Had the pious Alija considered the genocide of the Bosnian of the Podrinje region in the enclaves-Sarajevo quarters bartering? The fundamental question remains. This might eventually be the sin with no room for forgiveness.
Abdulah Sidran has written the long, desperate poem Tears of the Mothers of Srebrenica on the irredeemable mourning for the Bosnian genocide. ‘In the summer of 1995, did President Izetbegović accept the division by “ethnically cleansed” zones and the enclaves-Sarajevo quarters bartering? Did no one defend the Srebrenica enclave, not the UN, not the Bosnian Army, not the military commander of the enclave Naser Orić, withdrawn, with his officials, from the Sarajevo Government before the 11th of July?’. To these, Sidran states: ‘Historians shall answer these questions. None of those who, one way or another, made plans with the idea of ethnic displacements and in general an “ethnic territorialization” will be rated positively by history. There are hints as to the Bosnian share also being involved in coincidences of some kind. It is for this reason that many patriots that fought with honor, now feel disgusted. One of them has said: it is if I played a game, righteously and with all my might, only to discover at the end that the game had been sold’.

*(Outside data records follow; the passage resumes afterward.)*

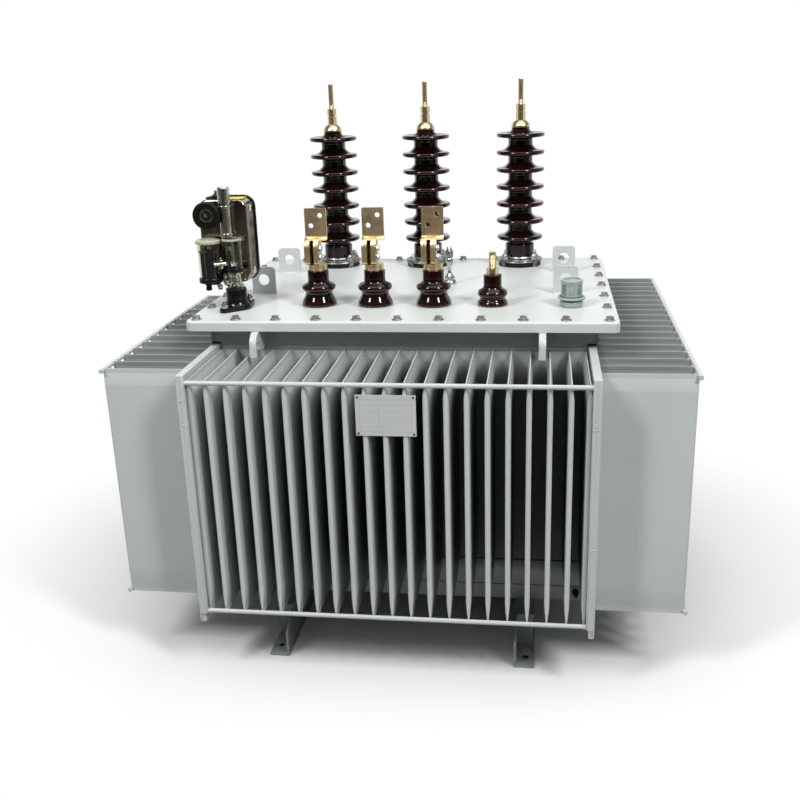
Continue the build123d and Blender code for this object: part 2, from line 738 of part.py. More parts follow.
for index in range(FILLER_PANELS):
    panel = box(
        FILLER_CAP_RADIUS - FILLER_PANEL_DEPTH, FILLER_CAP_RADIUS + 5,
        -FILLER_PANEL_WIDTH / 2, FILLER_PANEL_WIDTH / 2, panel_low, panel_top,
    )
    turn = 360 / FILLER_PANELS * index
    cap -= Pos(FILLER_X, FILLER_Y, COVER_TOP) * Rot(0, 0, turn) * panel
save(cap, "filler_cap")

# Relief valve: foot, hexagonal flange, narrow spindle, bulb and knurled head
relief = turned(
    RELIEF_X, RELIEF_Y, COVER_TOP,
    (0, 0),
    (19, 0),
    ((20, 5), (16, 12)),
    (13, 14),
    (13, 24),
    ((8, 30), (6, 46)),
    ((7, 56), (10, 64)),
    ((11, 72), (8, 80)),
    (11, 82),
    (11, 102),
    (8, 104),
    (0, 104),
)
save(relief, "relief_valve")


# Protection relay
def circle_along_y(x, up, y0, y1, radius):
    """A round bar that runs along Y at a height above the cover."""
    return Pos(x, (y0 + y1) / 2, COVER_TOP + up) * Rot(90, 0, 0) * Cylinder(radius, y1 - y0)


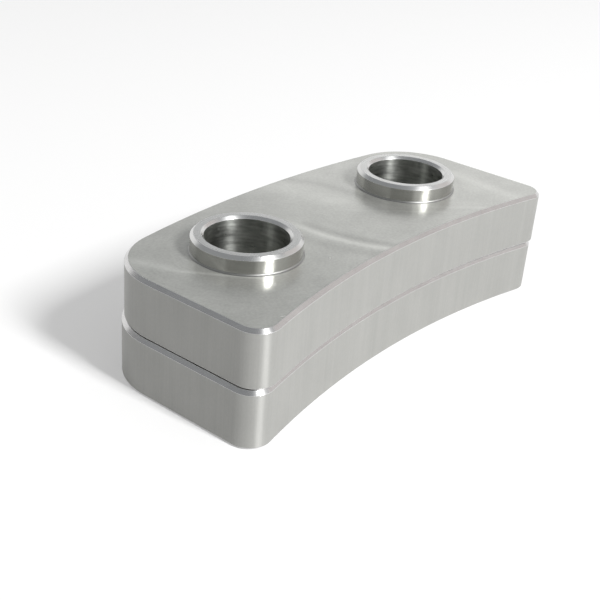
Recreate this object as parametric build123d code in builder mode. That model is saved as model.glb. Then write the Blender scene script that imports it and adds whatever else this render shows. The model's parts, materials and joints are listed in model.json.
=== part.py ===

The Country that for 50 years, from the Resistance to the 90s, had found the balance of a common life shared by peoples of different traditions and cultures and analogous religions, is divided in blood. The parties’ barbaric, primitive ethno-political vision – first and foremost and with no alibi the Serbian nationalism – is responsible for the bloodshed that seals the parable of the Srebrenica enclave in the common graves. A mono-ethnic vision and the collective death of the other.